Stored data
>>>>>

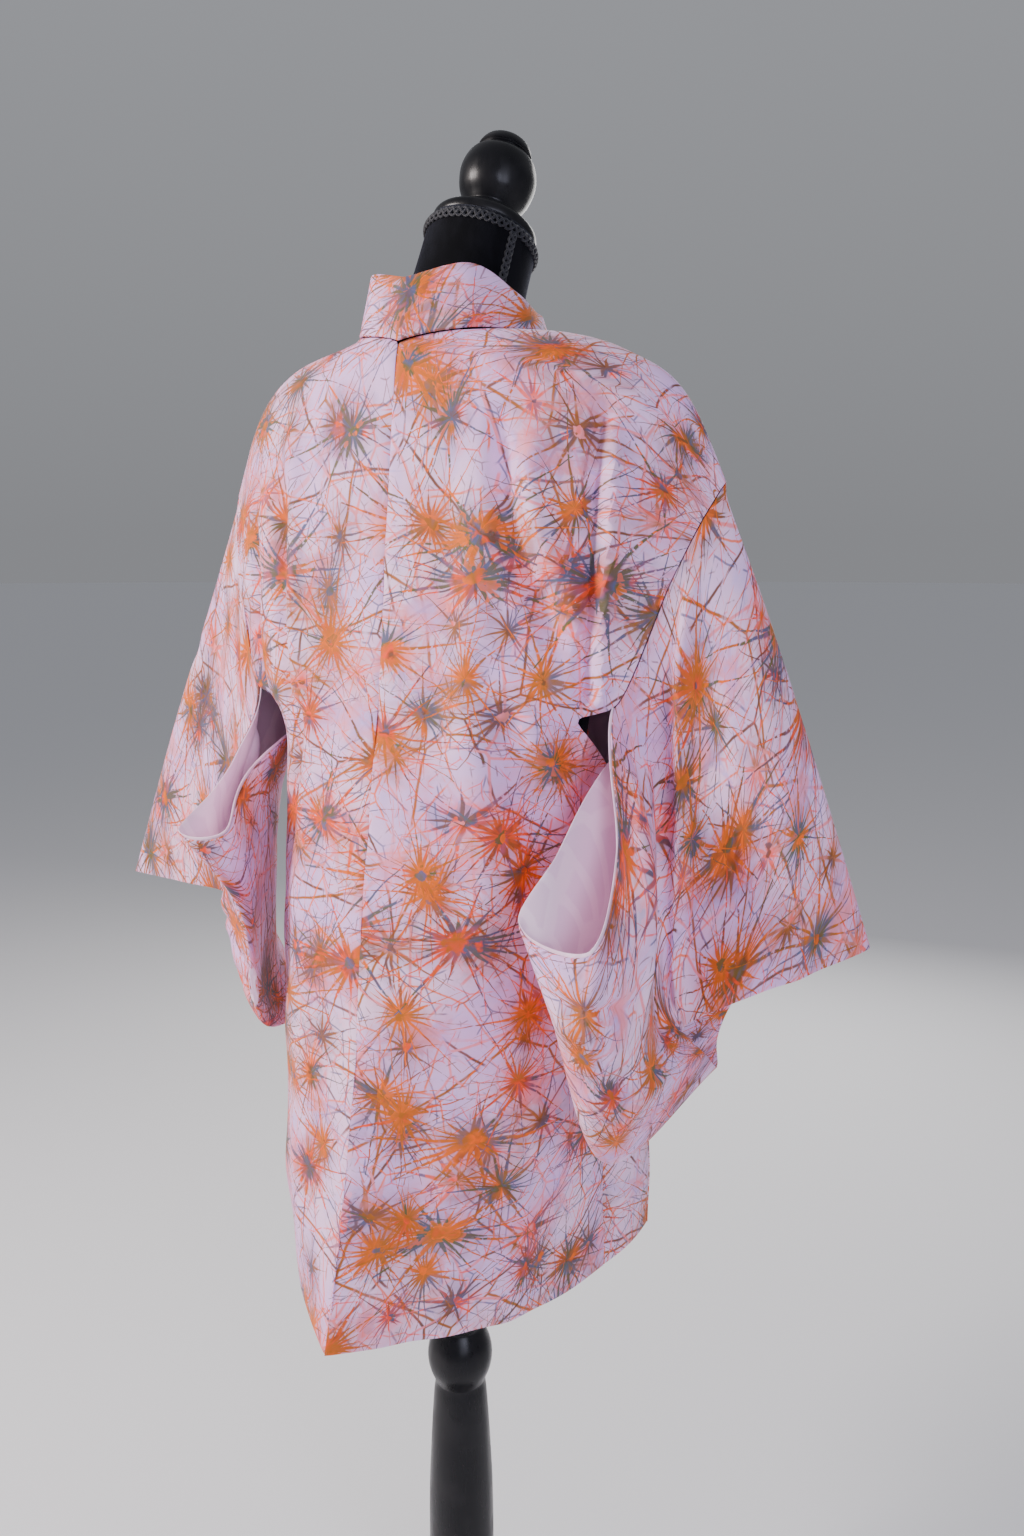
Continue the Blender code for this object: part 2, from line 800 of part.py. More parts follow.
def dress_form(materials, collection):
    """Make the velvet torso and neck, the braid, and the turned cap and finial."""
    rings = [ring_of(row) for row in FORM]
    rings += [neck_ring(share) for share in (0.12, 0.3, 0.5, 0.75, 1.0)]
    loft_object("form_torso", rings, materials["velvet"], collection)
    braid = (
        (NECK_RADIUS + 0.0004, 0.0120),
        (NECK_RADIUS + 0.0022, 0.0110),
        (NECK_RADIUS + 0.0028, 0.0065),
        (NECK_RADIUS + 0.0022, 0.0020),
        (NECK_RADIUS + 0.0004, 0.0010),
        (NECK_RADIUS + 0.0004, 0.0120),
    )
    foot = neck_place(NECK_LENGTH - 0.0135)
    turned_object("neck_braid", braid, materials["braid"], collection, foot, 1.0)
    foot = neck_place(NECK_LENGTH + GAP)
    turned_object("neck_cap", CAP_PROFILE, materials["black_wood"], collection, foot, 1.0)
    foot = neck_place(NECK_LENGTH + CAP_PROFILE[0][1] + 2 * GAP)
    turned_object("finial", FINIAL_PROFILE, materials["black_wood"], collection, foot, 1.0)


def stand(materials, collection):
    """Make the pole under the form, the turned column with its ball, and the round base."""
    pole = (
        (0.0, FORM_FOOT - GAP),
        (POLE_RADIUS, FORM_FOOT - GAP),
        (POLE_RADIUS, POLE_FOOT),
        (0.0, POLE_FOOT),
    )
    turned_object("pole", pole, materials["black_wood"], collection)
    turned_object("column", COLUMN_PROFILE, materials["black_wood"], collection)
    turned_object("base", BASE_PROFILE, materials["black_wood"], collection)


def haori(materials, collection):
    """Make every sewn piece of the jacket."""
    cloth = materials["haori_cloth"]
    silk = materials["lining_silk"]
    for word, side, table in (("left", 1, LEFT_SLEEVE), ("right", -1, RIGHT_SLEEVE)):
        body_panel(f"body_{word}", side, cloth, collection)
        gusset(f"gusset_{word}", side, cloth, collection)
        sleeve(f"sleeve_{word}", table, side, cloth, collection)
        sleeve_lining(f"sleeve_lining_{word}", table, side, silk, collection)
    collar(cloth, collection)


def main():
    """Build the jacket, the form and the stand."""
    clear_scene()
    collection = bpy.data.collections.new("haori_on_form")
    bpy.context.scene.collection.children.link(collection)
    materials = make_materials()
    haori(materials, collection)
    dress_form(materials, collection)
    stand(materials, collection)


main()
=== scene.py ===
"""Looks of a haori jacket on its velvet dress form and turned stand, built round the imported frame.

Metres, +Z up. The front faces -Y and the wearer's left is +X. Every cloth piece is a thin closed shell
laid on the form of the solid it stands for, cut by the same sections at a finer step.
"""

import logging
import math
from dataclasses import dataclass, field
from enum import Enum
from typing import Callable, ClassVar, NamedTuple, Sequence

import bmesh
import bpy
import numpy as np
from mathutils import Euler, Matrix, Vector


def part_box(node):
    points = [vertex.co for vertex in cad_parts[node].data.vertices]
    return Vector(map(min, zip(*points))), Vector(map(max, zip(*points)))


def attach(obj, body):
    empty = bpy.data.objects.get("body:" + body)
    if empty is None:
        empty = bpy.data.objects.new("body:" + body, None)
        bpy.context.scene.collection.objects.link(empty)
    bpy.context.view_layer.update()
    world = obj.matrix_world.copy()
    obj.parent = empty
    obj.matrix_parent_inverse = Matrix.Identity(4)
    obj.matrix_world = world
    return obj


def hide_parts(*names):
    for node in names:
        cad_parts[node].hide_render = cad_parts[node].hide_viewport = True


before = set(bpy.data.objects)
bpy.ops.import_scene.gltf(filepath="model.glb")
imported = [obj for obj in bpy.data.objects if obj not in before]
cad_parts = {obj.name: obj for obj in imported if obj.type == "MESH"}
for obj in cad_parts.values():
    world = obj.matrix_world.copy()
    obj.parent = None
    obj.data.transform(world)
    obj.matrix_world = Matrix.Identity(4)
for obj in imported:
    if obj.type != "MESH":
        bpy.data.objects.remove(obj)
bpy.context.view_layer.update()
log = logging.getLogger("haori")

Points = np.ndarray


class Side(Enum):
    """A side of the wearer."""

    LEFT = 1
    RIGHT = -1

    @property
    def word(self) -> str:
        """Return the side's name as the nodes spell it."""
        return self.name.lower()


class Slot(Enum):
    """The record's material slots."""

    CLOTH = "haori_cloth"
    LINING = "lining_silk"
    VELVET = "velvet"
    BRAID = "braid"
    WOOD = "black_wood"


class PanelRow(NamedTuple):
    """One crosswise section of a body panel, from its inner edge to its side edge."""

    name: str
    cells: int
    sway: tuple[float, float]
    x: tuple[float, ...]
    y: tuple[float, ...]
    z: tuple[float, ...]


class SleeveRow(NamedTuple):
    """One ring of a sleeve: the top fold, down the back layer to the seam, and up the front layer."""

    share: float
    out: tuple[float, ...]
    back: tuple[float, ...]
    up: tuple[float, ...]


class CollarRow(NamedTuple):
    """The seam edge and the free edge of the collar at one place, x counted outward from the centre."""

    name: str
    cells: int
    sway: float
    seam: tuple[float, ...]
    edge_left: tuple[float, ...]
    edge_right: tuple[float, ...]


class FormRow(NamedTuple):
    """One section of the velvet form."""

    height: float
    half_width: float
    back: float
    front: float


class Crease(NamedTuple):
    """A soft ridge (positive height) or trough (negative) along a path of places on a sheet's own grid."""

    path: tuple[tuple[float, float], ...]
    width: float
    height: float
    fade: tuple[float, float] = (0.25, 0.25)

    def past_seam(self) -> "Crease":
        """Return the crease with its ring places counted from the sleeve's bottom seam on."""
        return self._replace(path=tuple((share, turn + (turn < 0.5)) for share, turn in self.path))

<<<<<
>>>>>

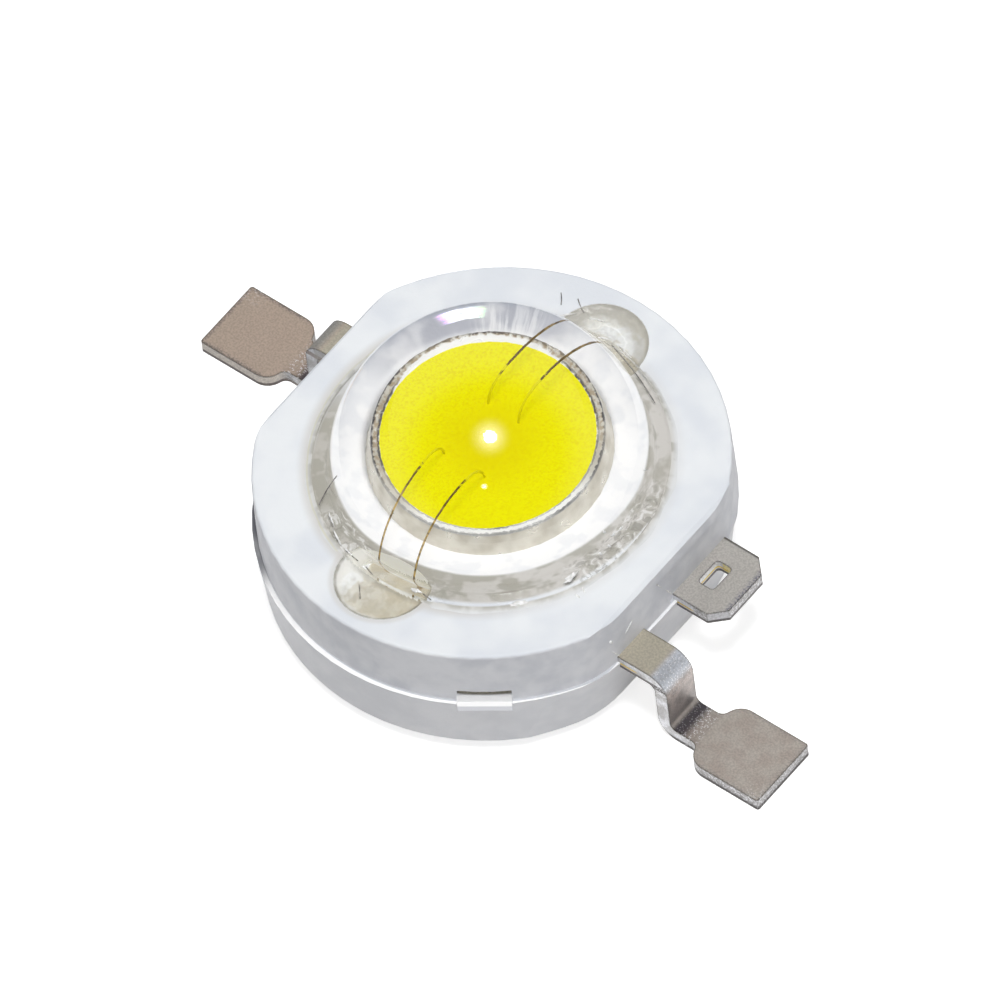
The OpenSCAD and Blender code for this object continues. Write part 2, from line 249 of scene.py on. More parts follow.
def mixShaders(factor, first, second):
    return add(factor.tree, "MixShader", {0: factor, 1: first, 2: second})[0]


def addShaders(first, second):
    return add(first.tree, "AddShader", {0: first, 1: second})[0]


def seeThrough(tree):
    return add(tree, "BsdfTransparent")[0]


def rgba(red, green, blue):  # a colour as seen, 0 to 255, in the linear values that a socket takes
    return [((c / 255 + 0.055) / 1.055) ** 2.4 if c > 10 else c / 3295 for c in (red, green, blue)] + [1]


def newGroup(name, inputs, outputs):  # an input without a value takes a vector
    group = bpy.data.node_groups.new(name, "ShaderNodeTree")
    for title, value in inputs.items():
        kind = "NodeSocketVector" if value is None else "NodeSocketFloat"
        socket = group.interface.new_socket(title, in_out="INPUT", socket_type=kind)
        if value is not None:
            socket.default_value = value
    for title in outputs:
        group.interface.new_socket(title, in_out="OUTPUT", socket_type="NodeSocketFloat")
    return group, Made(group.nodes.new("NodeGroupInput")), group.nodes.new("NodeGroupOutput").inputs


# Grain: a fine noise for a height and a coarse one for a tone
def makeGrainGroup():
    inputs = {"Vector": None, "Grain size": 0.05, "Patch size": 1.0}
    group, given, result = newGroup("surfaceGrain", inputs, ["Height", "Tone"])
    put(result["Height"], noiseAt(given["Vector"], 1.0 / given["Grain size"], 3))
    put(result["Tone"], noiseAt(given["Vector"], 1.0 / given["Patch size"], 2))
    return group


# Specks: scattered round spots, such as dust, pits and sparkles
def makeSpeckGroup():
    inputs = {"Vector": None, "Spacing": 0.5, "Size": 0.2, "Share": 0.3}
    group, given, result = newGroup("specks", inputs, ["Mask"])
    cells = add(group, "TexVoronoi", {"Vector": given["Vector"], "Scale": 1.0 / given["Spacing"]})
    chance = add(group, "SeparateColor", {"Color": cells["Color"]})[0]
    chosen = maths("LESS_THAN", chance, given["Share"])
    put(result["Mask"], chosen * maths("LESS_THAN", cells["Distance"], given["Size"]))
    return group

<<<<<

Directions: Check each line of the records for the word "this" and extract those that contain it.

Output below:
Continue the Blender code for this object: part 2, from line 800 of part.py. More parts follow.
The OpenSCAD and Blender code for this object continues. Write part 2, from line 249 of scene.py on. More parts follow.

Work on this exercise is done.